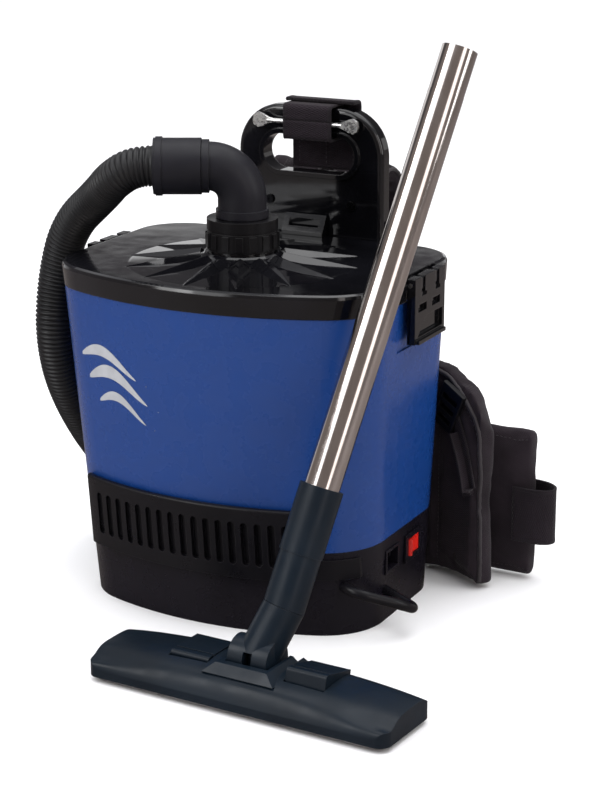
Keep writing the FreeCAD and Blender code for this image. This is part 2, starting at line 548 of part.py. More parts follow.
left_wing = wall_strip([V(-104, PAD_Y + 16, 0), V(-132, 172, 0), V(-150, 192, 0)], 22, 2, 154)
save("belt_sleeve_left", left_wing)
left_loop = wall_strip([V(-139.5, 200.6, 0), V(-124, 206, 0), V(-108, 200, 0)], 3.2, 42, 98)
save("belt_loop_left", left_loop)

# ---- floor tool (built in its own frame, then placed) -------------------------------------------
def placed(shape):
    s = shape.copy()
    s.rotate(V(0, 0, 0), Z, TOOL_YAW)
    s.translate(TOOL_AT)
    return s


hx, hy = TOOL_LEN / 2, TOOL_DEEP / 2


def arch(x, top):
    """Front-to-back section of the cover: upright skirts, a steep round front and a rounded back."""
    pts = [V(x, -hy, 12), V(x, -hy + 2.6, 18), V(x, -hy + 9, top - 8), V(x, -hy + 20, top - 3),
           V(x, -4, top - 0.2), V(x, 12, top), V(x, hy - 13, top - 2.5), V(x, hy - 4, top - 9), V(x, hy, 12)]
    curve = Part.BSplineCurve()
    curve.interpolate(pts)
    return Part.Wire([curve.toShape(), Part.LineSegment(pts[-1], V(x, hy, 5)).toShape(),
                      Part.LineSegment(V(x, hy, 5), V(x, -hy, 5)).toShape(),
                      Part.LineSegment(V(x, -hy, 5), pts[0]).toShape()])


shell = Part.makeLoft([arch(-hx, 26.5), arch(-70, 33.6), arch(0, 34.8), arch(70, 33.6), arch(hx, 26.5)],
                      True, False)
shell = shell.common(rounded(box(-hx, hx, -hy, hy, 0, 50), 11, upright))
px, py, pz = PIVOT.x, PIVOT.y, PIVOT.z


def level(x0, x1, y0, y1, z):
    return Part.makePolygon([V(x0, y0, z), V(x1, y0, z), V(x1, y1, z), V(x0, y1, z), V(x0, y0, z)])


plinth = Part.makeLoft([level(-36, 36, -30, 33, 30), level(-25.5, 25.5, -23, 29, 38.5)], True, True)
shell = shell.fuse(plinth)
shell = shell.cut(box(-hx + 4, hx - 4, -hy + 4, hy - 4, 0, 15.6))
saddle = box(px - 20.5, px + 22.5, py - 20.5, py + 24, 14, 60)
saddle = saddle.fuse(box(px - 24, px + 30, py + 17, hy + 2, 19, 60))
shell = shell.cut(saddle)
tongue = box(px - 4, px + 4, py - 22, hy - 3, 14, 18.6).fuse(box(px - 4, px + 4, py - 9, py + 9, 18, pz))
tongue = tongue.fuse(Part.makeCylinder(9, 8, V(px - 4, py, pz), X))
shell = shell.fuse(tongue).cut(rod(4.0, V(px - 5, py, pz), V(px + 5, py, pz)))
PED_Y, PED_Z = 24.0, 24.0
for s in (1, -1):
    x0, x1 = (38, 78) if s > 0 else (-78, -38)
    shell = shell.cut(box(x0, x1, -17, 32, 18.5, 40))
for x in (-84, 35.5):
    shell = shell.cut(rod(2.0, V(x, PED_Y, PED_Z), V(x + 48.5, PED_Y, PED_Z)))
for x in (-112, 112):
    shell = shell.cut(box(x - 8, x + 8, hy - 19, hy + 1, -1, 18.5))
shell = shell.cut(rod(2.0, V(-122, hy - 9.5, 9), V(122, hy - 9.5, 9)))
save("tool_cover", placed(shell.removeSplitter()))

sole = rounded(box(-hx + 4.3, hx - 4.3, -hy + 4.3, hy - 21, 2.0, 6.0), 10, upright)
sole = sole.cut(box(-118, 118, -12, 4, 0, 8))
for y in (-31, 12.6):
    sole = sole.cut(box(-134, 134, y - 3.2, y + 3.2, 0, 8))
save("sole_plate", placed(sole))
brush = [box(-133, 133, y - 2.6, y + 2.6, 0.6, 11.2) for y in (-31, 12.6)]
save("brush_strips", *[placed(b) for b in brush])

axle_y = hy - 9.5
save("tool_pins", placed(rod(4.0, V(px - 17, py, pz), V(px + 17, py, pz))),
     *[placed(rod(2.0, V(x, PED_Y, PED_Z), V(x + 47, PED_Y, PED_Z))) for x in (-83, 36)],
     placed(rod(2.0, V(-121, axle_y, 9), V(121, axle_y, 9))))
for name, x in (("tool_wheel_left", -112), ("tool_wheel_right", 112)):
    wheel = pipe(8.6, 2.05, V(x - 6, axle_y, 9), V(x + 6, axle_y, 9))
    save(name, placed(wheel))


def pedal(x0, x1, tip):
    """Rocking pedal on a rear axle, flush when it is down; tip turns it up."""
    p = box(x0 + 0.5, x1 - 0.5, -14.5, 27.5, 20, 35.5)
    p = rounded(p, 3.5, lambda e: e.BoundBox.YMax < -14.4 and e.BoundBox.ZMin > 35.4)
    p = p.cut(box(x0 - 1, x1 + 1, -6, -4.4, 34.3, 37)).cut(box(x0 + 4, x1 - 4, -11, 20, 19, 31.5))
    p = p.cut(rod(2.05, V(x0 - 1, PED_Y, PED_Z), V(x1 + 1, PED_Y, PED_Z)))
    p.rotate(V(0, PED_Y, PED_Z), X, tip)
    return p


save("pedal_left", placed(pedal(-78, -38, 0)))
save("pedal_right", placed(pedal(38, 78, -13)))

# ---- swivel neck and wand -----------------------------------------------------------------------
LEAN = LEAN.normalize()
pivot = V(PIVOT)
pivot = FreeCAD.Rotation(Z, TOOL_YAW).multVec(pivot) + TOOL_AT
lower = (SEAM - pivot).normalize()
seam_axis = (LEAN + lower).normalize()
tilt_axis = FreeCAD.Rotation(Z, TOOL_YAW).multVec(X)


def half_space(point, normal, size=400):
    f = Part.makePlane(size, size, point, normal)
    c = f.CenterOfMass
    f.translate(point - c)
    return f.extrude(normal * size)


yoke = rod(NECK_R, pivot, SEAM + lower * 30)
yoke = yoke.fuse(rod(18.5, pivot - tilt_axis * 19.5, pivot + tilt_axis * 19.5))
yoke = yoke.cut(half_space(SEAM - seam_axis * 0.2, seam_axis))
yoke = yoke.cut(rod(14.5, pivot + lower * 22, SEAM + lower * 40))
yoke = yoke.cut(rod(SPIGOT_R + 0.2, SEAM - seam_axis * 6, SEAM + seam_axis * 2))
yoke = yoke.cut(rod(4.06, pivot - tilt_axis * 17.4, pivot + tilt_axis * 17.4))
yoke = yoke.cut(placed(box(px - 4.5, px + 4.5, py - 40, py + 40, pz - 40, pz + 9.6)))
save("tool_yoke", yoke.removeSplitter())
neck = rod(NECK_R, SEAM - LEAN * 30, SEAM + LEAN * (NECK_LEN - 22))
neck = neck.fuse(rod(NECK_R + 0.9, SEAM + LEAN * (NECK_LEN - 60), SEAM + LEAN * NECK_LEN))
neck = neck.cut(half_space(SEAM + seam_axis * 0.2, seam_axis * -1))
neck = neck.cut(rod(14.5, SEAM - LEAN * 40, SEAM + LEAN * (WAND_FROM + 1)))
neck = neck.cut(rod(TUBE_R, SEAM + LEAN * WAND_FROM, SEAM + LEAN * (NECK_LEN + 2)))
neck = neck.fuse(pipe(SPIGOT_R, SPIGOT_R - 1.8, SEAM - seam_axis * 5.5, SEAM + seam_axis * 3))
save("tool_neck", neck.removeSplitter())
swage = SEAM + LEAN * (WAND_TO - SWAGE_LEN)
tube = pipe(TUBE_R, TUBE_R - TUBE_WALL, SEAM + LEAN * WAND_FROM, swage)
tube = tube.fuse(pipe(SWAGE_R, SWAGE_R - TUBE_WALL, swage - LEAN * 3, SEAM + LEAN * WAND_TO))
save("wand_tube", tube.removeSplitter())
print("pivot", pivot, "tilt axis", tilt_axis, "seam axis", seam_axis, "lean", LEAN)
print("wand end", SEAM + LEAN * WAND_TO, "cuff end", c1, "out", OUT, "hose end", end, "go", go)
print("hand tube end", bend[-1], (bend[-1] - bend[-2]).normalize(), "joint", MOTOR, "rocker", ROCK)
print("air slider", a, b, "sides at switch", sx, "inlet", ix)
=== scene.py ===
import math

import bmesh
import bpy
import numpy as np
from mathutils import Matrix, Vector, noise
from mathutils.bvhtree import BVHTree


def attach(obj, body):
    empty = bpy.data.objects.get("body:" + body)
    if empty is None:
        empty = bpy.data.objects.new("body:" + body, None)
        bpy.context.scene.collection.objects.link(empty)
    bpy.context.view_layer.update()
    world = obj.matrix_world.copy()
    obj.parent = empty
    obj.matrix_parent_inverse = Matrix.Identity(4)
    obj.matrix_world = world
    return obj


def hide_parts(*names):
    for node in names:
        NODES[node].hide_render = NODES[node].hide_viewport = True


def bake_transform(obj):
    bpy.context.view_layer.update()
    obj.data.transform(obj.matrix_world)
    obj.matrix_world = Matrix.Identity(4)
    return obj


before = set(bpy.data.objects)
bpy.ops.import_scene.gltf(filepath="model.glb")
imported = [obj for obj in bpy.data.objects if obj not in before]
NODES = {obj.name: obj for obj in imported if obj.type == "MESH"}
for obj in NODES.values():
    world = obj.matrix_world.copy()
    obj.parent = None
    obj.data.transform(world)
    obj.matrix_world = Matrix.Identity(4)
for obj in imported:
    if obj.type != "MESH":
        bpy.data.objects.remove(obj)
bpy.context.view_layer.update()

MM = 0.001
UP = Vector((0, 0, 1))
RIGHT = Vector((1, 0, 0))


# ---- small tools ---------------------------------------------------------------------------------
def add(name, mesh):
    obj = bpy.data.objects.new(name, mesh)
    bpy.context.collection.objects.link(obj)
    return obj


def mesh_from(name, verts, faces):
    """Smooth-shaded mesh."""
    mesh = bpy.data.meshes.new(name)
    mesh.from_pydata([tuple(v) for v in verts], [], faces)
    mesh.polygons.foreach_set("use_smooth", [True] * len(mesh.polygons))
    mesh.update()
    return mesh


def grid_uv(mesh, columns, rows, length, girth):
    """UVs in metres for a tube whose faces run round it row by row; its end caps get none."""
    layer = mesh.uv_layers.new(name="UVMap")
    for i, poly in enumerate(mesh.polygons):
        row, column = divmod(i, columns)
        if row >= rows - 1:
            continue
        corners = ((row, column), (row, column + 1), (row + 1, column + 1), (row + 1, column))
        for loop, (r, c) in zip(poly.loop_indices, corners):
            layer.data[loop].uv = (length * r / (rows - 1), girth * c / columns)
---
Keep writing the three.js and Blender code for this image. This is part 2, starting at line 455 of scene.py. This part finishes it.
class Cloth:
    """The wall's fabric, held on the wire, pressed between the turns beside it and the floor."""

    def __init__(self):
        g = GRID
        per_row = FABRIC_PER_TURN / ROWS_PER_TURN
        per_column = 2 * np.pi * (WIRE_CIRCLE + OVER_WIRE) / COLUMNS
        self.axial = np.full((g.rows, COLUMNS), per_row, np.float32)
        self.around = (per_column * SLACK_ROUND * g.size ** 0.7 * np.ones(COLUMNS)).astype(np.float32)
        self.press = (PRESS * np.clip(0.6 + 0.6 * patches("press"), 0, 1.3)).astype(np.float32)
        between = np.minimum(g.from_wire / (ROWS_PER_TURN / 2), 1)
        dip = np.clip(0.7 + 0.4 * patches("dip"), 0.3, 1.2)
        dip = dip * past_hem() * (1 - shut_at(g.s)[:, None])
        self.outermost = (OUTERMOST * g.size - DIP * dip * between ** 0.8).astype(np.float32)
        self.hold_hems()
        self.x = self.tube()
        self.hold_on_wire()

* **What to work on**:
Between the line containing "Keep writing the FreeCAD" and the line containing "hx, hy = TOOL_LEN / 2, TOOL_DEEP / 2" lies the part to return. Return it exactly, counting both of those lines.

* **Written response**:
Keep writing the FreeCAD and Blender code for this image. This is part 2, starting at line 548 of part.py. More parts follow.
left_wing = wall_strip([V(-104, PAD_Y + 16, 0), V(-132, 172, 0), V(-150, 192, 0)], 22, 2, 154)
save("belt_sleeve_left", left_wing)
left_loop = wall_strip([V(-139.5, 200.6, 0), V(-124, 206, 0), V(-108, 200, 0)], 3.2, 42, 98)
save("belt_loop_left", left_loop)

# ---- floor tool (built in its own frame, then placed) -------------------------------------------
def placed(shape):
    s = shape.copy()
    s.rotate(V(0, 0, 0), Z, TOOL_YAW)
    s.translate(TOOL_AT)
    return s


hx, hy = TOOL_LEN / 2, TOOL_DEEP / 2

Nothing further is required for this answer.